Directions: Give the total number of lines with the word "shown" in them, and no other words.

— Start of Data excerpts —

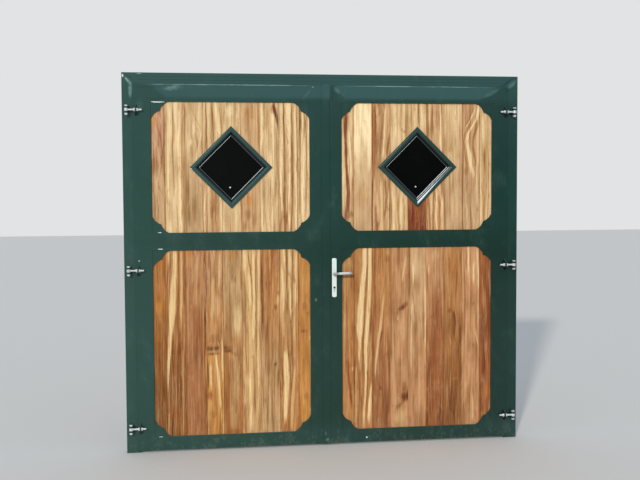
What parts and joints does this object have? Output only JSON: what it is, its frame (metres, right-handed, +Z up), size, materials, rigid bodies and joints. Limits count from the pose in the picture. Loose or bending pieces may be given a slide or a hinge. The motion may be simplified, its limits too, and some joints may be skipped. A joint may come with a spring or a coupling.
{
  "type": "double stable door with frame",
  "caption": "Outward-opening double stable door: green steel frame and two leaves with vertical hardwood boards, diamond windows, adjustable hinges and a lever lock.",
  "frame": {"origin": "bottom centre of the door: the foot of the frame, on the meeting line of the leaves, in the middle of the leaf thickness", "axes": "+X to the right and -Y outwards for someone who stands outside, +Z up"},
  "size_m": [2.55, 0.154, 2.39],
  "materials": {
    "frame_paint": "semi-gloss dark fir green",
    "leaf_paint": "semi-gloss dark fir green",
    "trim_paint": "semi-gloss dark fir green",
    "hardwood": "oiled, strongly striped",
    "black_rubber": "matt",
    "window_glass": "clear double glazing",
    "spacer_aluminium": "satin",
    "bright_zinc": "bright zinc plate",
    "handle_aluminium": "satin",
    "cylinder_nickel": "nickel plate",
    "plain_steel": "zinc plated"
  },
  "bodies": {
    "frame": {"frame_head": "frame_paint", "frame_jamb_left": "frame_paint", "frame_jamb_right": "frame_paint", "frame_seal": "black_rubber", "hinge_brackets": "frame_paint", "hinge_pins": "bright_zinc", "hinge_lock_nuts": "bright_zinc"},
    "left_leaf": {"left_hinge_stile": "leaf_paint", "left_meeting_stile": "leaf_paint", "left_top_rail": "leaf_paint", "left_mid_rail": "leaf_paint", "left_bottom_rail": "leaf_paint", "left_corner_plates": "leaf_paint", "left_upper_boards": "hardwood", "left_lower_boards": "hardwood", "left_panel_beads": "leaf_paint", "left_bead_screws": "plain_steel", "left_window_trim_outside": "trim_paint", "left_window_trim_inside": "trim_paint", "left_window_gaskets": "black_rubber", "left_window_panes": "window_glass", "left_window_spacer": "spacer_aluminium", "left_eye_bolts": "bright_zinc", "left_hinge_lugs": "leaf_paint", "left_adjusting_nuts": "bright_zinc", "strike_plate": "plain_steel", "shoot_bolt_guides": "plain_steel"},
    "right_leaf": {"right_hinge_stile": "leaf_paint", "right_meeting_stile": "leaf_paint", "right_top_rail": "leaf_paint", "right_mid_rail": "leaf_paint", "right_bottom_rail": "leaf_paint", "right_corner_plates": "leaf_paint", "right_upper_boards": "hardwood", "right_lower_boards": "hardwood", "right_panel_beads": "leaf_paint", "right_bead_screws": "plain_steel", "right_window_trim_outside": "trim_paint", "right_window_trim_inside": "trim_paint", "right_window_gaskets": "black_rubber", "right_window_panes": "window_glass", "right_window_spacer": "spacer_aluminium", "right_eye_bolts": "bright_zinc", "right_hinge_lugs": "leaf_paint", "right_adjusting_nuts": "bright_zinc", "cover_strip": "leaf_paint", "lock_case": "plain_steel", "cylinder_body": "cylinder_nickel", "outside_plate": "handle_aluminium", "inside_plate": "handle_aluminium", "plate_screws": "plain_steel"},
    "lever": {"outside_lever": "handle_aluminium", "inside_lever": "handle_aluminium", "lever_spindle": "plain_steel", "lock_follower": "plain_steel"},
    "latch": {"latch_bolt": "plain_steel"},
    "dead_bolt": {"dead_bolt": "plain_steel"},
    "key_plug": {"cylinder_plug": "cylinder_nickel"},
    "top_shoot_bolt": {"shoot_bolt_top": "plain_steel"},
    "bottom_shoot_bolt": {"shoot_bolt_bottom": "plain_steel"}
  },
  "joints": [
    {"name": "right_leaf_swing", "type": "hinge", "parent": "frame", "child": "right_leaf", "pos_m": [1.246, -0.045, 1.158], "axis": [0, 0, 1], "range_deg": [0, 170]},
    {"name": "left_leaf_swing", "type": "hinge", "parent": "frame", "child": "left_leaf", "pos_m": [-1.246, -0.045, 1.158], "axis": [0, 0, 1], "range_deg": [-170, 0]},
    {"name": "lever_turn", "type": "hinge", "parent": "right_leaf", "child": "lever", "pos_m": [0.052, 0, 1.116], "axis": [0, 1, 0], "range_deg": [0, 35], "stiffness_Nm_per_rad": 1.2, "springref_deg": -34.38},
    {"name": "latch_slide", "type": "slide", "parent": "right_leaf", "child": "latch", "axis": [1, 0, 0], "range_m": [0, 0.011]},
    {"name": "key_turn", "type": "hinge", "parent": "right_leaf", "child": "key_plug", "pos_m": [0.052, 0, 1.028], "axis": [0, 1, 0], "range_deg": [0, 360]},
    {"name": "dead_bolt_throw", "type": "slide", "parent": "right_leaf", "child": "dead_bolt", "axis": [-1, 0, 0], "range_m": [0, 0.02]},
    {"name": "top_shoot_bolt_slide", "type": "slide", "parent": "left_leaf", "child": "top_shoot_bolt", "axis": [0, 0, 1], "range_m": [0, 0.035]},
    {"name": "bottom_shoot_bolt_slide", "type": "slide", "parent": "left_leaf", "child": "bottom_shoot_bolt", "axis": [0, 0, -1], "range_m": [0, 0.04]}
  ],
  "couplings": [
    {"joint": "left_leaf_swing", "follows": "right_leaf_swing", "ratio": -1},
    {"joint": "latch_slide", "follows": "lever_turn", "m_per_rad": 0.018},
    {"joint": "key_turn", "follows": "dead_bolt_throw", "rad_per_m": 314.15}
  ]
}
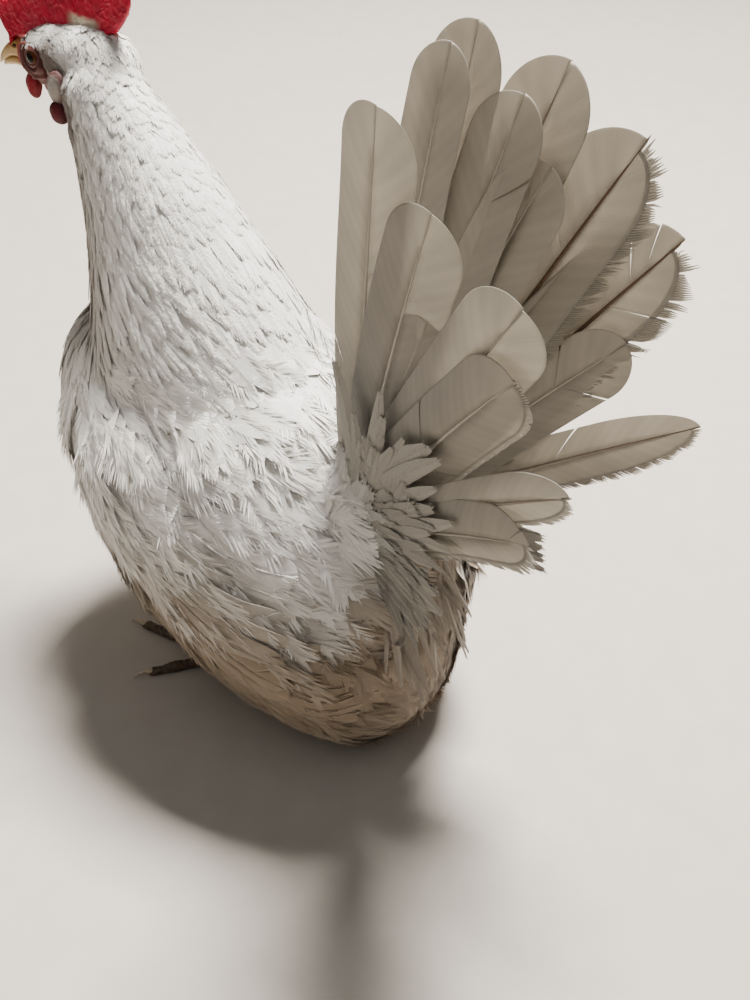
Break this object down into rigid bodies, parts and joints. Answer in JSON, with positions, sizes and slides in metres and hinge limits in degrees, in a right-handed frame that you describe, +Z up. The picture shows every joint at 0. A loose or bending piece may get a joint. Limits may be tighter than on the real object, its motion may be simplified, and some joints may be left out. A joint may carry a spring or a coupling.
{
  "type": "bantam chicken",
  "caption": "Life-size still model of a white Japanese-type bantam chicken standing with its tail upright and wings folded.",
  "frame": {"origin": "on the floor plane, under the middle of the bird's box", "axes": "+Z up; the bird faces -X, its left side is at -Y and its tail is towards +X"},
  "size_m": [0.3098, 0.1402, 0.305],
  "materials": {
    "white_feathers": "soft white body feathers",
    "flight_feathers": "thin white flight and tail feathers, a little see-through, with darker shafts",
    "red_flesh": "bare red skin of comb, wattles and lobe bulbs, finely pebbled, slightly moist",
    "white_lobe": "bare white earlobe skin with a pink flush",
    "beak_horn": "yellow-brown horn, smooth",
    "eye": "wet orange-brown eye with a black pupil",
    "leg_scales": "dark olive-brown scutes, satin"
  },
  "bodies": {
    "root": {"beak_lower": "beak_horn", "beak_upper": "beak_horn", "comb": "red_flesh", "earlobe_left": "white_lobe", "earlobe_right": "white_lobe", "eye_left": "eye", "eye_right": "eye", "foot_left": "leg_scales", "foot_right": "leg_scales", "head": "white_feathers", "lobe_bulb_left": "red_flesh", "lobe_bulb_right": "red_flesh", "neck": "white_feathers", "shank_left": "leg_scales", "shank_right": "leg_scales", "tail_left": "flight_feathers", "tail_right": "flight_feathers", "thigh_left": "white_feathers", "thigh_right": "white_feathers", "torso": "white_feathers", "wattle_left": "red_flesh", "wattle_right": "red_flesh", "wing_left": "flight_feathers", "wing_right": "flight_feathers"}
  },
  "joints": []
}
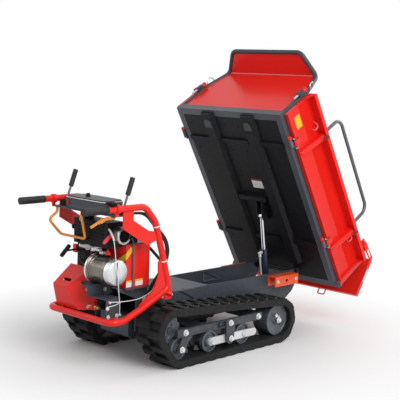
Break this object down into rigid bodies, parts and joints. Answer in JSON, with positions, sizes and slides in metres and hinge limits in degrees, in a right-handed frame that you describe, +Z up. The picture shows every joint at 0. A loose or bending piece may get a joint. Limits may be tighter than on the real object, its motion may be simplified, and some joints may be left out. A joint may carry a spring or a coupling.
{
  "type": "mini crawler dumper",
  "caption": "Walk-behind crawler carrier with rubber tracks and a hydraulic drop-side bed, shown with the bed tipped up and the tailgate hanging.",
  "frame": {"origin": "floor under the middle of the bounding box", "axes": "+X forward towards the tipping end, +Y to the left, +Z up"},
  "size_m": [2.176, 0.94, 1.6644],
  "materials": {
    "red_paint": "gloss",
    "steel_dark": "satin",
    "underside_paint": "satin",
    "orange_paint": "gloss",
    "zinc_white": "satin",
    "rail_steel": "satin",
    "amber_paint": "gloss",
    "engine_black": "matte",
    "alloy_silver": "satin",
    "navy_paint": "gloss",
    "rod_chrome": "polished",
    "track_rubber": "matte",
    "hose_rubber": "satin",
    "grip_black": "matte"
  },
  "bodies": {
    "chassis": {"box_cover": "red_paint", "chassis_frame": "steel_dark", "clutch_bail": "amber_paint", "console": "steel_dark", "deck_cover": "steel_dark", "drive_levers": "rail_steel", "engine_base": "steel_dark", "engine_block": "engine_black", "engine_drum": "alloy_silver", "frame_left": "red_paint", "frame_right": "red_paint", "fuel_box": "engine_black", "gear_case": "steel_dark", "grips": "grip_black", "hand_lever": "amber_paint", "hydraulic_hoses": "hose_rubber", "idler_left": "steel_dark", "idler_right": "steel_dark", "muffler": "alloy_silver", "rear_bumper": "red_paint", "rear_cover": "red_paint", "rocker_left": "zinc_white", "rocker_right": "zinc_white", "rollers_left": "steel_dark", "rollers_right": "steel_dark", "side_brackets": "orange_paint", "sprocket_left": "steel_dark", "sprocket_right": "steel_dark", "starter_handle": "grip_black", "track_frame_left": "steel_dark", "track_frame_right": "steel_dark", "track_left": "track_rubber", "track_right": "track_rubber"},
    "bed": {"bed_floor": "underside_paint", "bed_frame": "steel_dark", "headboard_frame": "steel_dark", "headboard_panel": "red_paint"},
    "side_left": {"side_panel_left": "red_paint", "load_rail_left": "rail_steel"},
    "side_right": {"side_panel_right": "red_paint", "load_rail_right": "rail_steel"},
    "tailgate_panel": {"tailgate": "red_paint"},
    "lift_tube": {"lift_barrel": "navy_paint", "lift_pipe": "zinc_white"},
    "lift_piston": {"lift_rod": "rod_chrome"}
  },
  "joints": [
    {"name": "bed_tilt", "type": "hinge", "parent": "chassis", "child": "bed", "pos_m": [0.676, 0, 0.335], "axis": [0, 1, 0], "range_deg": [-60, 0]},
    {"name": "tailgate_hinge", "type": "hinge", "parent": "bed", "child": "tailgate_panel", "pos_m": [0.99773, 0, 0.50574], "axis": [0, -1, 0], "range_deg": [-27.45, 62.55]},
    {"name": "side_right_fold", "type": "hinge", "parent": "bed", "child": "side_right", "pos_m": [0.46832, -0.414, 0.84672], "axis": [0.5, 0, -0.866], "range_deg": [0, 90]},
    {"name": "side_left_fold", "type": "hinge", "parent": "bed", "child": "side_left", "pos_m": [0.46832, 0.414, 0.84672], "axis": [-0.5, 0, 0.866], "range_deg": [0, 90]},
    {"name": "lift_swing", "type": "hinge", "parent": "chassis", "child": "lift_tube", "pos_m": [0.554, -0.04, 0.2], "axis": [0, 1, 0], "range_deg": [-54.62, 0]},
    {"name": "lift_stroke", "type": "slide", "parent": "lift_tube", "child": "lift_piston", "axis": [-0.1541, 0, 0.9881], "range_m": [-0.1785, 0]}
  ],
  "couplings": [
    {"joint": "lift_swing", "follows": "bed_tilt", "ratio": 0.90951},
    {"joint": "lift_stroke", "follows": "bed_tilt", "m_per_rad": 0.17031}
  ]
}
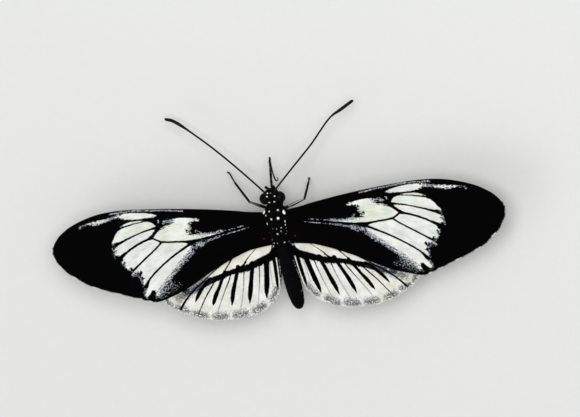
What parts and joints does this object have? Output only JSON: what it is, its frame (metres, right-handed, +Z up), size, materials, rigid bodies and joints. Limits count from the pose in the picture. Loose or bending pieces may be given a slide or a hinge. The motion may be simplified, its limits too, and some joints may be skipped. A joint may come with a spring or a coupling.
{
  "type": "black and white rayed postman butterfly",
  "caption": "Life-size still model of a black and white longwing butterfly with spread wings, unrolled tongue and long clubbed feelers, standing on its legs.",
  "frame": {"origin": "on the ground, below the middle of the bounding box, at the level of the feet", "axes": "+Z up, -Y towards the head, +X towards the animal's left wing tip"},
  "size_m": [0.078, 0.0346, 0.0086],
  "materials": {
    "body": "short black fur with white dots",
    "eye": "dark, glossy compound eye",
    "feeler": "black scaled feelers and palps",
    "forewing": "black scales with cream patches",
    "hindwing": "cream scales with black rays",
    "leg": "dark, finely scaled legs",
    "proboscis": "dark brown horn"
  },
  "bodies": {
    "root": {"head": "body", "thorax": "body", "abdomen": "body", "eye_left": "eye", "antenna_left": "feeler", "palp_left": "feeler", "forewing_left": "forewing", "hindwing_left": "hindwing", "foreleg_left": "leg", "femur_mid_left": "leg", "tibia_mid_left": "leg", "tarsus_mid_left": "leg", "femur_hind_left": "leg", "tibia_hind_left": "leg", "tarsus_hind_left": "leg", "eye_right": "eye", "antenna_right": "feeler", "palp_right": "feeler", "forewing_right": "forewing", "hindwing_right": "hindwing", "foreleg_right": "leg", "femur_mid_right": "leg", "tibia_mid_right": "leg", "tarsus_mid_right": "leg", "femur_hind_right": "leg", "tibia_hind_right": "leg", "tarsus_hind_right": "leg", "proboscis_upper": "proboscis", "proboscis_lower": "proboscis"}
  },
  "joints": []
}
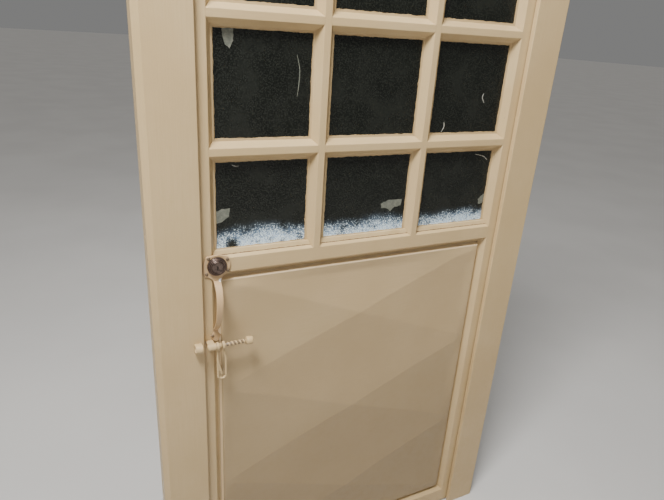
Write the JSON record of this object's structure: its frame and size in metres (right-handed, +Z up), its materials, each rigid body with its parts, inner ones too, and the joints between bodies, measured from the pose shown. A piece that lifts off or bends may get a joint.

— End of Data excerpts —

Answer to this task: 2